Helping matters, the Red Sox lineup was quick to retake the lead. A rally started by Hanley Ramirez getting plunked with two outs ended with Rusney Castillo, still hot despite inconsistent playing time, clobbering a long fly ball to center. Spinning around at the wall, Adam Eaton could only watch it sail over for a three-run shot.

Given a lead to work with, Kelly got some help keeping it from Pablo Sandoval in the bottom of the inning. Ranging back on a pop-up from Adam LaRoche, Sandoval went tumbling over the tarp in foul territory to make the first out of the inning, with Kelly finishing the job on a pair of ground balls after walking Alexei Ramirez.

Even after putting the first two batters on in the third, the Red Sox would fail to give Kelly any extra insurance to work with until the sixth. Again, Hanley Ramirez would start the attack, though this time he had a lot more agency in the matter, doubling to center with one-out. The big hit, too, would again come from the same man, with Rusney Castillo just missing his second homer of the night, driving in both Hanley and Brock Holt.

Still with just one run to his name even after going twice through the White Sox lineup, Kelly was now given four runs to work with as he returned to the mound in the sixth to try for three times through. The double to center off the bat of Adam Eaton that greeted him promised troubled, but if Eaton would manage to come around to score on a couple ground balls, that was all the White Sox got, with Rusney Castillo gunning down Avisail Garcia trying to stretch a two-out single into extra bases.
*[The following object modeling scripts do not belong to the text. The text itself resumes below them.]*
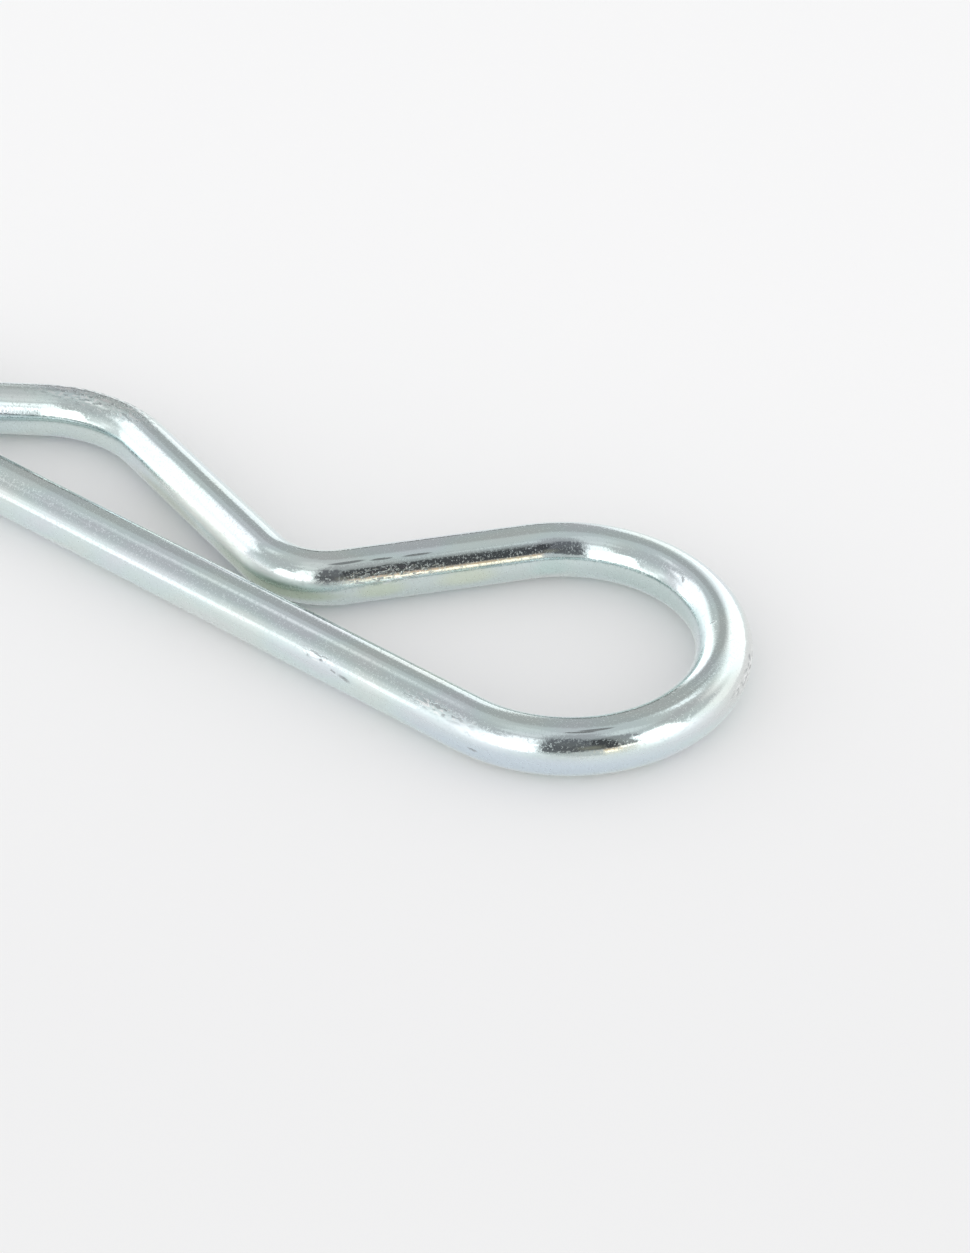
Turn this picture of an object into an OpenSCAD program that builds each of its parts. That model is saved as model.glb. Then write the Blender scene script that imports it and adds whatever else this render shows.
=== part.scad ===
// Hitch R clip: one length of round spring wire, bent flat.
// The straight leg passes through a cross hole in a shaft, and the wavy leg grips the shaft from outside.
// Origin: on the straight leg's axis, where the gripped shaft's axis crosses it.
// +X points along the straight leg to the eye, +Y to the wavy leg, +Z square to the clip's plane.

/* [Wire] */
// Diameter of the plated spring wire
wire_d = 4; // [3:0.1:4.8]
// Loss of diameter where the wire is drawn round a bend
draw_down = 0.02; // [0.02:0.02:0.2]

/* [Eye] */
// Inside diameter of the round eye
eye_inner_d = 18; // [15:0.5:24]
// Angle through which the wire turns round the eye
eye_turn = 231; // [222:1:240]

/* [Crimps] */
// Open gap between the two legs at both crimps
crimp_gap = 1.2; // [0.8:0.1:2.4]
// Inside radius of the crimp beside the eye
eye_crimp_inner_r = 3.7; // [2.5:0.1:5]
// Inside radius of the crimp before the flared tip
tip_crimp_inner_r = 2.8; // [2:0.1:4]

/* [Bow] */
// Diameter of the shaft that the bow sits on
shaft_d = 18; // [16:0.5:24]
// Slope of the wavy leg between the crimp beside the eye and the bow
rise_angle = 17; // [15:1:24]
// Slope of the wavy leg between the bow and the crimp before the tip
fall_angle = 34; // [28:1:40]

/* [Tips] */
// Reach of the straight leg beyond the shaft's axis
leg_reach = 20; // [16:0.5:28]
// Length of the blunt point on the straight leg
point_length = 1.6; // [0.8:0.1:2.4]
// Diameter of the flat end of the blunt point
point_d = 2; // [1.2:0.1:2.6]
// Slope at which the wavy leg's tip flares away from the straight leg
flare_angle = 30; // [20:1:40]
// Straight length of the flared tip, with its cropped end
flare_length = 6; // [4:0.5:10]
// Size of the small chamfer on the cropped end
crop_chamfer = 0.4; // [0.2:0.1:0.8]

/* [Hidden] */
$fn = 72;

// Radii of the wire's centre line
wire_r = wire_d / 2;
eye_r = eye_inner_d / 2 + wire_r;
eye_crimp_r = eye_crimp_inner_r + wire_r;
tip_crimp_r = tip_crimp_inner_r + wire_r;
bow_r = shaft_d / 2 + wire_r;

// Distance between the two legs' centre lines at the crimps
crimp_y = wire_d + crimp_gap;

// Slope at which the wire comes back from the eye to its crimp
dive_angle = eye_turn - 180;

// Straight stretches, as long as the bends at their ends leave them
dive_drop = eye_r * (1 + cos(dive_angle)) - eye_crimp_r * (1 - cos(dive_angle)) - crimp_y;
dive_length = dive_drop / sin(dive_angle);
rise_height = bow_r - crimp_y - (eye_crimp_r + bow_r) * (1 - cos(rise_angle));
rise_length = rise_height / sin(rise_angle);
fall_height = bow_r - crimp_y - (tip_crimp_r + bow_r) * (1 - cos(fall_angle));
fall_length = fall_height / sin(fall_angle);

// Distance along the straight leg from the shaft's axis to the start of the eye
rise_run = (eye_crimp_r + bow_r) * sin(rise_angle) + rise_length * cos(rise_angle);
dive_run = (eye_r + eye_crimp_r) * sin(dive_angle) + dive_length * cos(dive_angle);
eye_x = rise_run + dive_run;

// Radius of the wire in the bends, where forming draws it down a little
bent_r = wire_r - draw_down / 2;

// Length by which each straight stretch runs into the bend beside it
seat = 0.05;

// A straight stretch along +X, with whatever follows it set at its far end.
// It runs on into the bends at its ends, unless the seat there is set to 0.
module straight(length, seat_before = seat, seat_after = seat) {
    translate([-seat_before, 0, 0])
        rotate([0, 90, 0])
            cylinder(r = wire_r, h = seat_before + length + seat_after);
    translate([length, 0, 0])
        children();
}

// A bend that starts along +X and turns left, or right when the turn is negative
module bend(line_r, turn) {
    side = sign(turn);
    translate([0, side * line_r, 0]) {
        rotate_extrude(start = side > 0 ? -90 : 90 + turn, angle = abs(turn))
            translate([line_r, 0])
                circle(r = bent_r);
        rotate([0, 0, turn])
            translate([0, -side * line_r, 0])
                children();
    }
}

// A tapered end along +X, from one diameter to another
module taper(from_d, to_d, length) {
    rotate([0, 90, 0])
        cylinder(d1 = from_d, d2 = to_d, h = length);
    translate([length, 0, 0])
        children();
}

// The whole clip, followed along the wire from the straight leg's point to the flared tip
module clip() {
    color([0.78, 0.81, 0.83])
        translate([-leg_reach, 0, 0])
            taper(point_d, wire_d, point_length)
            straight(leg_reach + eye_x - point_length, seat_before = 0)
            bend(eye_r, eye_turn)
            straight(dive_length)
            bend(eye_crimp_r, -dive_angle - rise_angle)
            straight(rise_length)
            bend(bow_r, rise_angle + fall_angle)
            straight(fall_length)
            bend(tip_crimp_r, -fall_angle - flare_angle)
            straight(flare_length - crop_chamfer, seat_after = 0)
            taper(wire_d, wire_d - 2 * crop_chamfer, crop_chamfer);
}

clip();
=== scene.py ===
from collections import namedtuple
from math import cos, pi, radians, sin

import bpy
import numpy as np
from mathutils import Matrix, Vector


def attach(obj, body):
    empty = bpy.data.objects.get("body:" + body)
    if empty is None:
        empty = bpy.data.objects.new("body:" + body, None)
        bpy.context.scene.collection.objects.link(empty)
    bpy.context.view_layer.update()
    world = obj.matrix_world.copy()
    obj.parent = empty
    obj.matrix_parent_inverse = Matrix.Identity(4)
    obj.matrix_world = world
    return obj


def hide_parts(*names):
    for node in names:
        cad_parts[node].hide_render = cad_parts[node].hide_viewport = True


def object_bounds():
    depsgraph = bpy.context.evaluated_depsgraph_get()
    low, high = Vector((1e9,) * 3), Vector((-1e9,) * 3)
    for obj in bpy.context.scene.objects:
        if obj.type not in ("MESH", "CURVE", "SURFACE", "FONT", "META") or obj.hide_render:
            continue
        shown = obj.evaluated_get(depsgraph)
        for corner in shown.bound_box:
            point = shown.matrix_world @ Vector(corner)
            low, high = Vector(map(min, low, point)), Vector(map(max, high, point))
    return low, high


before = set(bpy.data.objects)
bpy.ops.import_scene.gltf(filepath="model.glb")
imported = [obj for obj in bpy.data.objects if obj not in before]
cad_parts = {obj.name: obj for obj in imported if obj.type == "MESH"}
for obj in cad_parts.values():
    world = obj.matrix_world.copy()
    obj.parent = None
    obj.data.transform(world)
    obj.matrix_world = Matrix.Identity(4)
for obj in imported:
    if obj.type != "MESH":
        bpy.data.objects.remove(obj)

CAD_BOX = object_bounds()
MM = 0.001

# The clip's dimensions, as in its CAD source
WIRE_D = 4 * MM
WIRE_R = WIRE_D / 2
DRAW_DOWN = 0.02 * MM
EYE_R = 11 * MM
EYE_TURN = 231
EYE_CRIMP_R = 5.7 * MM
TIP_CRIMP_R = 4.8 * MM
BOW_R = 11 * MM
CRIMP_Y = 5.2 * MM
RISE_ANGLE = 17
FALL_ANGLE = 34
FLARE_ANGLE = 30
FLARE_LENGTH = 6 * MM
LEG_REACH = 20 * MM
POINT_LENGTH = 1.6 * MM
POINT_D = 2 * MM
CROP_CHAMFER = 0.4 * MM

# The straight stretches between the bends, as long as the bends leave them
DIVE_ANGLE = EYE_TURN - 180
DIVE_DROP = EYE_R * (1 + cos(radians(DIVE_ANGLE))) - EYE_CRIMP_R * (1 - cos(radians(DIVE_ANGLE))) - CRIMP_Y
DIVE_LENGTH = DIVE_DROP / sin(radians(DIVE_ANGLE))
RISE_HEIGHT = BOW_R - CRIMP_Y - (EYE_CRIMP_R + BOW_R) * (1 - cos(radians(RISE_ANGLE)))
RISE_LENGTH = RISE_HEIGHT / sin(radians(RISE_ANGLE))
FALL_HEIGHT = BOW_R - CRIMP_Y - (TIP_CRIMP_R + BOW_R) * (1 - cos(radians(FALL_ANGLE)))
FALL_LENGTH = FALL_HEIGHT / sin(radians(FALL_ANGLE))
RISE_RUN = (EYE_CRIMP_R + BOW_R) * sin(radians(RISE_ANGLE)) + RISE_LENGTH * cos(radians(RISE_ANGLE))
DIVE_RUN = (EYE_R + EYE_CRIMP_R) * sin(radians(DIVE_ANGLE)) + DIVE_LENGTH * cos(radians(DIVE_ANGLE))
LEG_LENGTH = LEG_REACH + RISE_RUN + DIVE_RUN

# The wire from the straight leg's point to the flared tip: length, and turn in degrees, left positive
Stretch = namedtuple("Stretch", "length turn")


def straight(length):
    return Stretch(length, 0)


def bend(radius, turn):
    return Stretch(radius * radians(abs(turn)), turn)


WIRE = (
    straight(LEG_LENGTH),
    bend(EYE_R, EYE_TURN),
    straight(DIVE_LENGTH),
    bend(EYE_CRIMP_R, -DIVE_ANGLE - RISE_ANGLE),
    straight(RISE_LENGTH),
    bend(BOW_R, RISE_ANGLE + FALL_ANGLE),
    straight(FALL_LENGTH),
    bend(TIP_CRIMP_R, -FALL_ANGLE - FLARE_ANGLE),
    straight(FLARE_LENGTH),
)
WIRE_LENGTH = sum(part.length for part in WIRE)

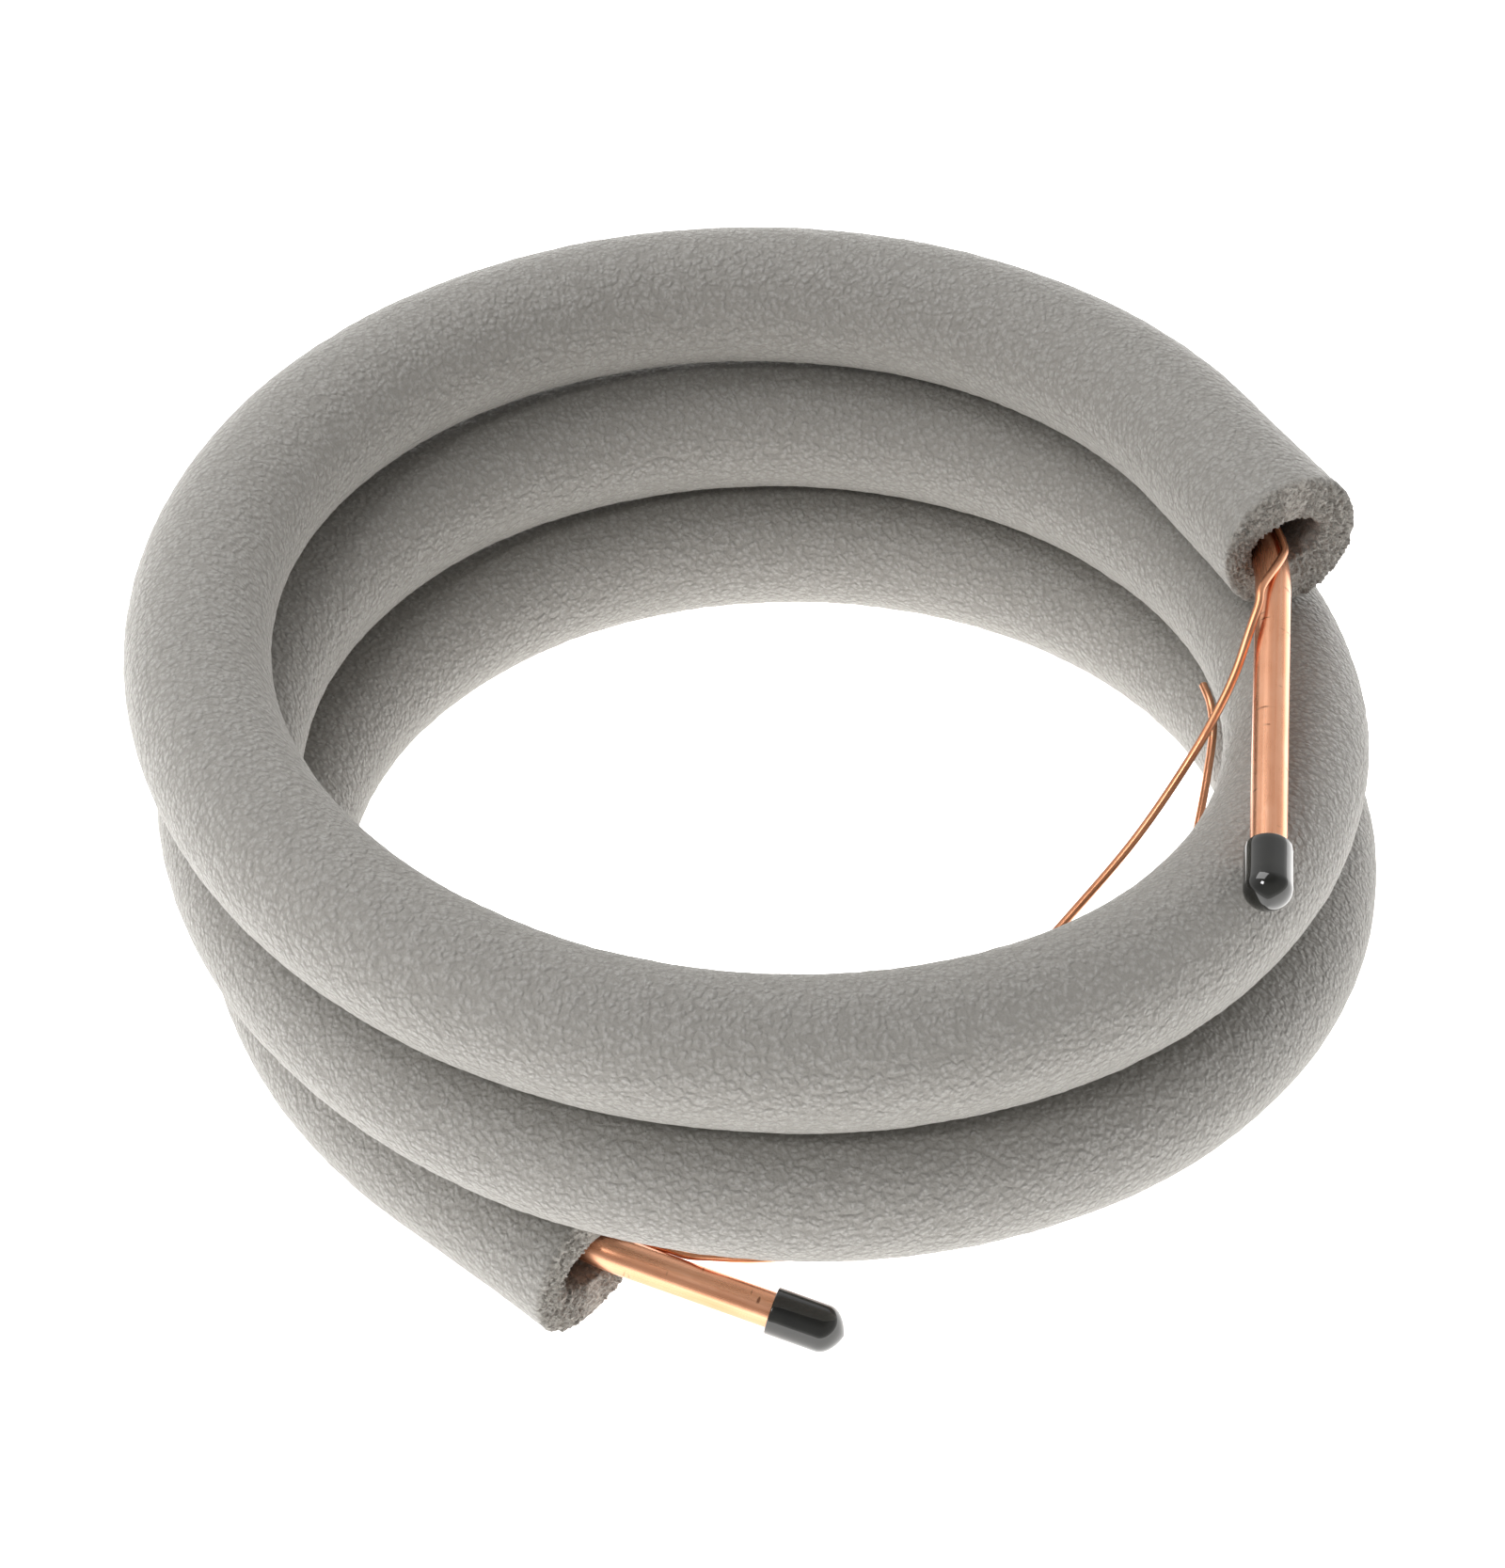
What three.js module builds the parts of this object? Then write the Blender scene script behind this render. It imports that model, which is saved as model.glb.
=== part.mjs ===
// A coiled refrigeration line: a copper suction tube with a thin capillary tube beside it,
// both inside one foam sleeve that is wound into a loose coil and lies flat.
// Sizes are in millimetres, +Z is up, and the coil rests on the plane z = 0.

import * as THREE from 'three';

// Foam sleeve
const sleeveOuter = 32;
const sleeveBore = 16;

// Suction tube and capillary tube
const suctionOuter = 8;
const suctionWall = 0.75;
const capillaryOuter = 2;
const capillaryBore = 0.8;

// Push-on end caps
const capWall = 1;
const capLength = 16.5;
const capGrip = 11.5;
const capDome = 5;

// Room left between pieces that touch
const seatGap = 0.3;
const turnGap = 0.6;

// Coil: its middle turn, and how it drifts and tightens from turn to turn
const coilRadius = 122;
const radiusDrift = -0.9;
const radiusSqueeze = -1.8;
const sideDrift = 6.7;
const frontDrift = -4.6;
const frontSqueeze = 2.9;

// Turning angles along the coil, in degrees, counted from the +X side and growing downward
const middleTurn = 495;
const upperCut = 9;
const upperStraight = 27.5;
const lowerStraight = 950.5;
const lowerCut = 970;

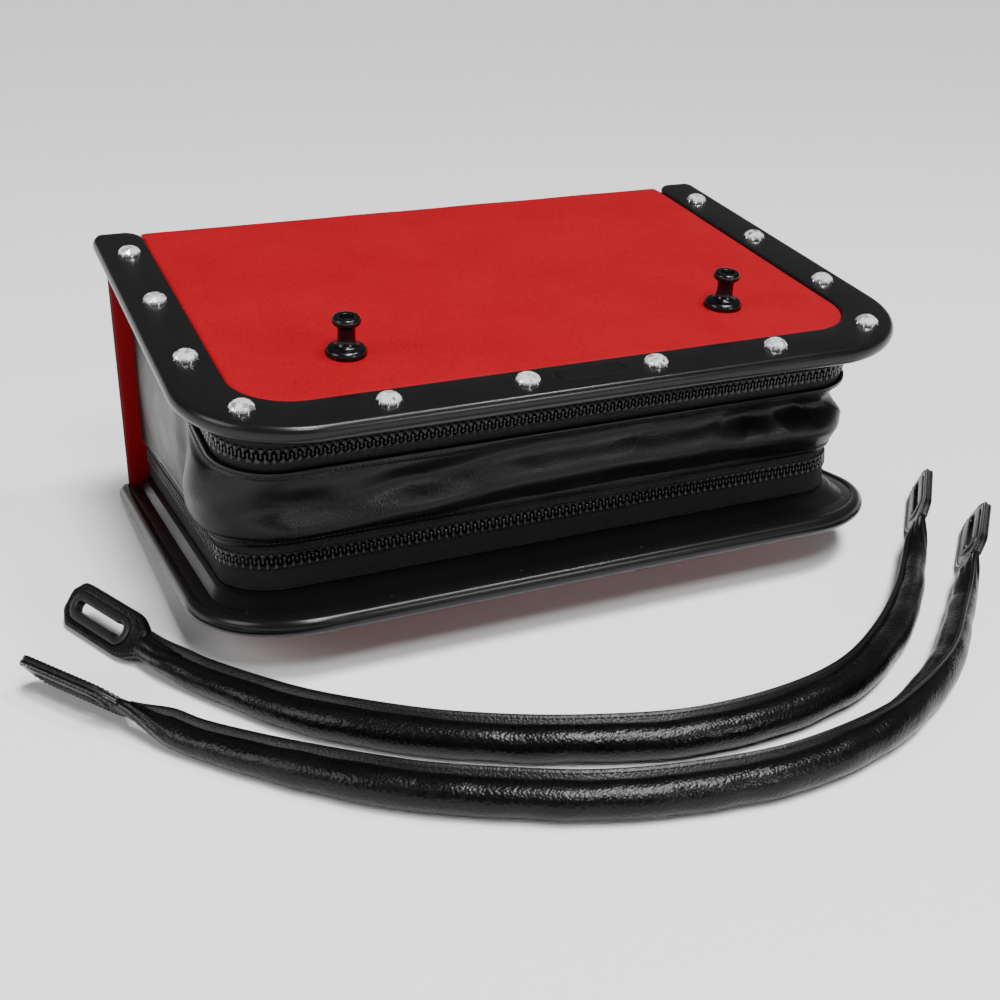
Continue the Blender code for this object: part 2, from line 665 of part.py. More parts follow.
def main():
    clear_scene()
    bag = Bag()
    bpy.context.view_layer.update()
    for side, pivot in (("bottom", bag.bottom), ("top", bag.top)):
        build_frame(bag, side, pivot)
        build_buttons(bag, side, pivot)
    build_zip(bag, "lower_zip", bag.bottom)
    build_zip(bag, "upper_zip", bag.top)
    build_studs(bag, bag.top)
    build_spine(bag)
    build_gusset(bag)
    build_divider(bag)
    build_slider(bag, "lower_slider", bag.bottom, 1)
    build_slider(bag, "upper_slider", bag.top_upright, -1)
    for name in HANDLE_ROUTES:
        build_handle(bag, name)


main()
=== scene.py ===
"""Looks of a drum stick bag: two hard panels, two zips, a leather gusset and a pair of button-on handles.

Every surface is worked out as a grid of points from a path and a profile, in metres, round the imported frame.
"""

import json
import logging
from dataclasses import dataclass
from enum import Enum
from math import atan2, cos, pi, radians, sin

import bpy
import numpy as np
from mathutils import Matrix, Vector


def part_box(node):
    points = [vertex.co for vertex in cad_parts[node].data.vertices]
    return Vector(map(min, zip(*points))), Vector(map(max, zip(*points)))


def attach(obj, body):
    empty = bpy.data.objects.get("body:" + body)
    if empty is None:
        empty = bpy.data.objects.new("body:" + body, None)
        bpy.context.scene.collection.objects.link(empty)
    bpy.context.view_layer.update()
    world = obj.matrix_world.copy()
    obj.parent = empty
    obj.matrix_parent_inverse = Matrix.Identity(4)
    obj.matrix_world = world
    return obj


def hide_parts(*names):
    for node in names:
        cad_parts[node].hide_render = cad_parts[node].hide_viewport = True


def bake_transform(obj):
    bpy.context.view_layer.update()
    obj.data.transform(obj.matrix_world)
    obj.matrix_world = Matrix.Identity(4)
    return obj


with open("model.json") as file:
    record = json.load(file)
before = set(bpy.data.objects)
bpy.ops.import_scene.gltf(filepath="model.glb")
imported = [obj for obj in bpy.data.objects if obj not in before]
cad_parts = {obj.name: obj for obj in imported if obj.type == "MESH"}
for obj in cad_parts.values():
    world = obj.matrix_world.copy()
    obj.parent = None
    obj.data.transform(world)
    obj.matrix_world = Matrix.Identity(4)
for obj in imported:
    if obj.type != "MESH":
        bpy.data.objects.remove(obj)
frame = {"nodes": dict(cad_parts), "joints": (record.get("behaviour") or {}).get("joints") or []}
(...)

Usually, 7.1 innings of two-run ball from the starting pitcher should be enough, and with Robbie Ross Jr. getting Adam Eaton to ground into a double play to end the eighth, the Red Sox needed just three more outs...from Jean Machi. Far be it from Machi to make things easy--the closer-for-the-day somehow managed to make this one a nail biter, allowing three of the first four batters of the ninth to reach, bringing two runs home and putting the winning runner on first. Finally, though, Carlos Sanchez hit a fly ball to left, which defensive replacement Jackie Bradley Jr. was able to collect to end the inning, and the game.